1

I'm plotting a histogram with the commands:

n=3
max=0.5
min=-2.5
width=(max-min)/n
hist(x,width)=width*floor(x/width)+width/2.0
plot "< awk '{if (\$1<3.9 && \$1>3.8) {print \$0}}' /path_to_file/" u (hist(\$2,width)):(1.0) smooth freq w boxes lc rgb "black" lt 1 lw 0.5 notitle

which gets me this:

histogram

Apparently, I'm guessing based on the data file, gnuplot is deciding by itself to choose the intervals [1.0:0.0]-[0.0:-1.0]-[-1.0:-2.0] which makes the bins centered in [0.5:-0.5:-1.5]

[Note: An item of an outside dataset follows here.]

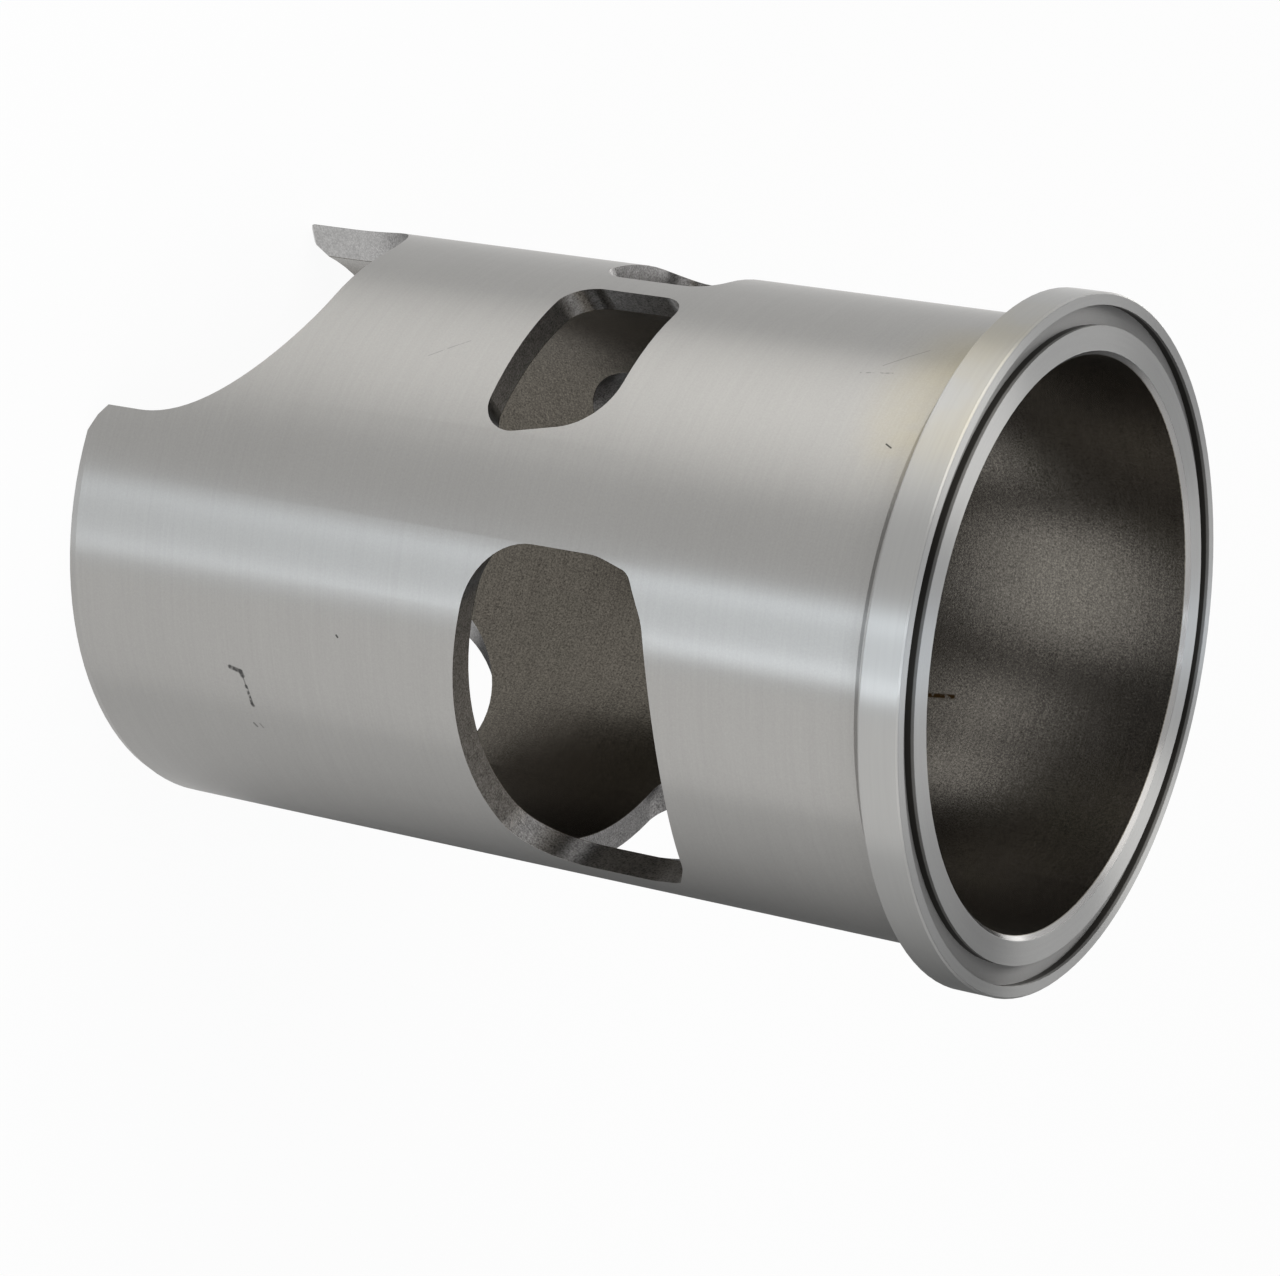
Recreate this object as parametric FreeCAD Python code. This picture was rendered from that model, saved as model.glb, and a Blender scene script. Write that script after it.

I need those bins to use the intervals [0.5:-0.5]-[-0.5:-1.5]-[-1.5:-2.5] which would make the bins centered in [0.0:-1.0:-2.0]

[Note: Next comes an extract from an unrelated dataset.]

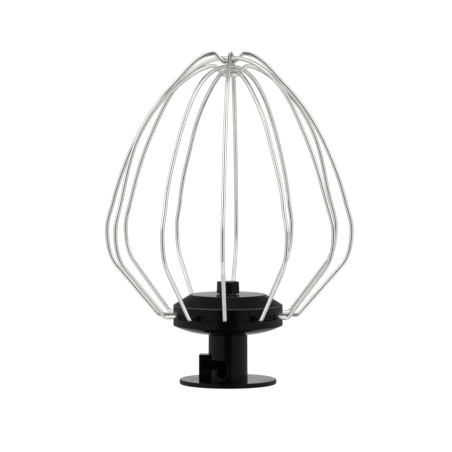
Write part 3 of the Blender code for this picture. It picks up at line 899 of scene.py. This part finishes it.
def bendPoints(before, corner, after, radius, steps):
    back = (before - corner).normalized()
    ahead = (after - corner).normalized()
    opening = back.angle(ahead)
    reach = radius / tan(opening / 2)
    center = corner + (back + ahead).normalized() * radius / sin(opening / 2)
    first, last = corner + back * reach - center, corner + ahead * reach - center
    turn = first.angle(last)
    return [center + (first * sin(turn * (1 - t)) + last * sin(turn * t)) / sin(turn)
            for t in (i / steps for i in range(steps + 1))]


# A smooth run through (radius, height, lean from upright) stations.
def smoothRun(stations, steps):
    points = []
    for (r0, z0, lean0), (r1, z1, lean1) in zip(stations, stations[1:]):
        start, end = Vector((r0, z0, 0)), Vector((r1, z1, 0))
        handle = (end - start).length / (3 * cos((lean1 - lean0) / 4) ** 2)
        first = start + handle * Vector((sin(lean0), cos(lean0), 0))
        second = end - handle * Vector((sin(lean1), cos(lean1), 0))
        points += interpolate_bezier(start, first, second, end, steps + 1)[:-1]
    return points + [end]


def strandPoints(loop, size):
    diameter = 2 * wireRadius
    cornerR = hubRadius + size["legStart"]
    foot = Vector((size["hookRadius"], stubZ - size["hookLength"], 0))
    turnIn = Vector((size["hookRadius"], stubZ, 0))
    turnUp = Vector((cornerR, stubZ, 0))
    waist, top = stubZ + size["waist"], stubZ + size["top"]
    crown = top - loop["level"] * (diameter + size["crossGap"])
    peakR, peakHeight = [diameter * part for part in loop["peak"] or (0, 0)]
    summit = top + peakHeight if loop["peak"] else crown
    rise = summit - waist
    legRise = size["waist"] * size["legPart"]
    radius = size["radius"]
    shoulder, shoulderHeight = loop["shoulder"]
    brow, browHeight = loop["brow"]
    flank = size["flankFullness"] + (1 - size["flankFullness"]) * sqrt(shoulder)
    stations = [
        (cornerR + legRise * tan(size["legLean"]), stubZ + legRise, size["legTopLean"]),
        (radius, waist, 0),
        (radius * flank, waist + rise * size["flankPart"], -size["flankLean"]),
        (radius * shoulder, waist + rise * shoulderHeight, -size["shoulderLean"]),
        (radius * brow, waist + rise * browHeight, -radians(loop["browLean"])),
    ]
    if loop["peak"]:
        stations += [
            (peakR + wireRadius, summit, -size["peakLean"]),
            (peakR * size["kinkRadiusPart"], summit - (summit - crown) * size["kinkDepthPart"],
             -size["kinkLean"]),
            (diameter * size["kinkFlat"], crown, -pi / 2),
        ]
    else:
        stations.append((2 * diameter, crown - diameter * size["crownSag"], -size["crownLean"]))
    stations.append((0, crown, -pi / 2))
    leg = smoothRun(stations, size["runSteps"])
    strand = [foot, *bendPoints(foot, turnIn, turnUp, size["stubBend"], size["bendSteps"])]
    strand += bendPoints(turnIn, turnUp, leg[0], size["legBend"], size["bendSteps"])
    return strand + leg, waist, crown


def loopPoints(loop, size):
    strand, waist, crown = strandPoints(loop, size)
    azimuth = radians(loop["azimuth"])
    points = []
    for side, run, (atWaist, atShoulder) in zip((1, -1), (strand, strand[-2::-1]), loop["sway"]):
        for p in run:
            rising = min(max(0, (p.y - stubZ) / size["waist"]), 1)
            height = min(max(0, (p.y - waist) / (crown - waist)), 1)
            change = min(height / size["swayChange"], 1)
            swayed = atWaist + (atShoulder - atWaist) * change ** 2 * (3 - 2 * change)
            aside = swayed * sin(rising * pi / 2) * (1 - height ** 3) + loop["drift"] * height ** 3
            x = side * p.x * cos(azimuth) + aside * 2 * wireRadius
            points.append((x, side * p.x * sin(azimuth), p.y))
    return points


# Sweeps a round wire along a path, and keeps its run and its ring for the drawn lines in the finish.
def buildWireTree():
    tree = GeometryTree("sweptWire", {
        "Wire radius": "Float", "Spacing": "Float", "Sides": "Int", "Material": "Material"})
    given = tree.given.outputs
    path = tree.node("GeometryNodeMeshToCurve", {}, {"Mesh": given["Geometry"]})
    even = tree.node("GeometryNodeResampleCurve", {"mode": "LENGTH"},
                     {"Curve": path, "Length": given["Spacing"]})
    run = tree.node("GeometryNodeSplineParameter", {}, {}, "Length")
    marked = tree.node("GeometryNodeStoreNamedAttribute", {"data_type": "FLOAT", "domain": "POINT"},
                       {"Geometry": even, "Name": "along", "Value": run})
    ring = tree.node("GeometryNodeCurvePrimitiveCircle", {},
                     {"Resolution": given["Sides"], "Radius": given["Wire radius"]})
    spot = tree.node("GeometryNodeInputPosition", {}, {})
    ringMarked = tree.node("GeometryNodeStoreNamedAttribute",
                           {"data_type": "FLOAT_VECTOR", "domain": "POINT"},
                           {"Geometry": ring, "Name": "ring", "Value": spot})
    wire = tree.node("GeometryNodeCurveToMesh", {},
                     {"Curve": marked, "Profile Curve": ringMarked, "Fill Caps": True})
    smooth = tree.node("GeometryNodeSetShadeSmooth", {}, {"Geometry": wire, "Shade Smooth": True})
    return tree.finish(smooth)


wireTree = buildWireTree()


def makeLoop(number, loop, size):
    points = loopPoints(loop, size)
    mesh = bpy.data.meshes.new(f"path{number}")
    mesh.from_pydata(points, [(i, i + 1) for i in range(len(points) - 1)], [])
    path = link(bpy.data.objects.new(f"path{number}", mesh))
    steel = polishedWire(f"wireSteel{number}", wireLook, number)
    addNodes(path, wireTree, {"Wire radius": wireRadius, "Spacing": size["spacing"],
                              "Sides": size["sides"], "Material": steel})
    return plainCopy(path, f"wireLoop{number}", steel, size["sharp"])


for number, loop in enumerate(wireLoops, 1):
    showPiece(makeLoop(number, loop, cageSizes), f"wire_loop_{number}")
print("wire loops made")


# steel pieces inside the hub, kept from the CAD model
for seed, node in enumerate(("wire_clamp_plate", "clamp_bolt", "lock_washer")):
    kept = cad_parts[node]
    kept.data.materials.clear()
    kept.data.materials.append(platedSteel(f"platedSteel{seed}", platedLook, seed))
print("steel pieces painted")


# floor, light and camera
viewAzimuth = radians(-87.4)
viewDirection = Vector((cos(viewAzimuth), sin(viewAzimuth), 0))
viewLeft = Vector((viewDirection.y, -viewDirection.x, 0))

studio = {
    "floorGrey": 0.22,
    "floorGloss": 0.75,
    "floorRoughness": 0.22,
    "floorSeen": 0.97,
    "floorRadius": 0.125,
    "floorSides": 96,
    "floorDrop": 0.0001,
    "brightest": 1.35,
    "backdrop": 1.05,
    # light round the object, from the camera's side (0) to the far side (1)
    "low": [(0.0, 0.02), (0.09, 0.03), (0.16, 0.60), (0.53, 0.64), (0.75, 0.30), (0.85, 0.14),
            (0.955, 0.14), (0.975, 0.62), (1.0, 0.62)],
    "high": [(0.0, 0.11), (0.12, 0.14), (0.17, 1.0), (0.53, 0.90), (0.75, 0.36), (0.85, 0.16),
             (0.955, 0.16), (0.975, 0.80), (1.0, 0.80)],
    # where the low light gives way to the high light, and that to the ceiling's, by the ray's height
    "rise": [(0.58, 0.0), (0.66, 1.0)],
    "ceilingShare": [(0.93, 0.0), (0.965, 1.0)],
    # the ceiling from its far side (0) to the camera's side (1): dim, then a strip of light
    "ceiling": [(0.0, 0.40), (0.49, 0.40), (0.54, 1.0), (0.70, 1.0), (0.76, 0.30), (1.0, 0.30)],
    "strip": 0.66,
}


def makeFloor(size):
    disc = bmesh.new()
    bmesh.ops.create_circle(disc, cap_ends=True, segments=size["floorSides"], radius=size["floorRadius"])
    bmesh.ops.translate(disc, vec=(0, 0, -size["floorDrop"]), verts=disc.verts)
    mesh = bpy.data.meshes.new("floor")
    disc.to_mesh(mesh)
    disc.free()
    floor = link(bpy.data.objects.new("floor", mesh))
    material = bpy.data.materials.new("paperFloor")
    shader = Shader(material)
    grey, gloss = size["floorGrey"], size["floorGloss"]
    paper = shader.node("ShaderNodeBsdfDiffuse", {}, {"Color": (grey, grey, grey, 1)})
    sheen = shader.node("ShaderNodeBsdfAnisotropic", {},
                        {"Color": (gloss, gloss, gloss, 1), "Roughness": size["floorRoughness"]})
    seen = shader.node("ShaderNodeLightPath", {}, {}, "Is Camera Ray")
    glow = shader.node("ShaderNodeEmission", {}, {"Strength": size["floorSeen"]})
    lit = shader.node("ShaderNodeMixShader", {}, {0: seen, 1: sheen, 2: glow})
    both = shader.node("ShaderNodeAddShader", {}, {0: paper, 1: lit})
    shader.node("ShaderNodeOutputMaterial", {}, {"Surface": both})
    mesh.materials.append(material)


# The room's light: dark behind the camera, bright at both sides, dark flags, then a white backdrop.
def makeRoom(size):
    world = bpy.data.worlds.new("room")
    bpy.context.scene.world = world
    shader = Shader(world)
    ray = shader.node("ShaderNodeTexCoord", {}, {}, "Generated")
    x = shader.node("ShaderNodeSeparateXYZ", {}, {0: ray}, "X")
    y = shader.node("ShaderNodeSeparateXYZ", {}, {0: ray}, "Y")
    z = shader.node("ShaderNodeSeparateXYZ", {}, {0: ray}, "Z")
    flat = (x * x + y * y + 0.000001) ** 0.5
    toward = x * viewDirection.x + y * viewDirection.y
    facing = toward / flat
    around = shader.calculate("ARCCOSINE", facing) / pi
    height = z * 0.5 + 0.5
    rise = shader.ramp(height, *size["rise"])
    overhead = shader.ramp(height, *size["ceilingShare"])
    level = shader.ramp(around, *size["low"]) * (1 - rise) + shader.ramp(around, *size["high"]) * rise
    ceiling = shader.ramp(toward * 0.5 + 0.5, *size["ceiling"]) * size["strip"]
    light = (level * (1 - overhead) + overhead * ceiling) * size["brightest"]
    seen = shader.node("ShaderNodeLightPath", {}, {}, "Is Camera Ray")
    strength = light * (1 - seen) + size["backdrop"] * seen
    glow = shader.node("ShaderNodeBackground", {}, {"Color": (1, 1, 1, 1), "Strength": strength})
    shader.node("ShaderNodeOutputWorld", {}, {"Surface": glow})


cameraSizes = {
    "distance": 1.163,
    "height": 0.13525,
    "aimHeight": 0.07325,
    "aside": 0.00093,
    "lens": 200.3,
    "sensor": 36,
    "clip": (0.01, 20),
}


def makeCamera(size):
    data = bpy.data.cameras.new("camera")
    data.lens = size["lens"]
    data.sensor_width = size["sensor"]
    data.clip_start, data.clip_end = size["clip"]
    camera = link(bpy.data.objects.new("camera", data))
    aside = viewLeft * size["aside"]
    camera.location = viewDirection * size["distance"] + aside + Vector((0, 0, size["height"]))
    aim = aside + Vector((0, 0, size["aimHeight"]))
    camera.rotation_mode = "QUATERNION"
    camera.rotation_quaternion = (aim - camera.location).to_track_quat("-Z", "Y")
    bpy.context.scene.camera = camera


makeFloor(studio)
makeRoom(studio)
makeCamera(cameraSizes)
bpy.context.scene.view_settings.view_transform = "Standard"
print("studio made")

How can I accomplish this?

Gabriel
  • 40,504
  • 73
  • 230
  • 404
  • Do you just want to change labels on the x-axis? – mgilson Oct 01 '12 at 22:10
  • Hi @mgilson, no I want `gnuplot` to actually use those intervals I wrote and not the ones it appears to be using by its own decision. How can I tell `gnuplot` from what position to start counting to generate the intervals with the width I set? – Gabriel Oct 01 '12 at 22:17
  • So you want to transform `x -> x-0.5`? Try: `hist(x,width)=width*floor((x-0.5)/width)+width/2.0` – mgilson Oct 01 '12 at 23:56
  • mmm I'm not entirely sure of what that is doing but it's not what I need. I need `gnuplot` to center the bins around 0.0, -1.0 and -2.0 (with a width of '1') instead of how they are centered by default which is in 0.5, -0.5 and -1.5. I want `gnuplot` to count the number of objects inside each interval [0.5:-0.5]-[-0.5:-1.5]-[-1.5:-2.5] and **not** what it is doing right now which is counting them in the intervals [1.0:0.0]-[0.0:-1.0]-[-1.0:-2.0]. – Gabriel Oct 02 '12 at 00:33

2 Answers2

0

The interval in your histogram is determined by the function hist. hist function reduces a range of numbers into a single value, so gnuplot can plot in a bar plot centered at the value returned by hist function.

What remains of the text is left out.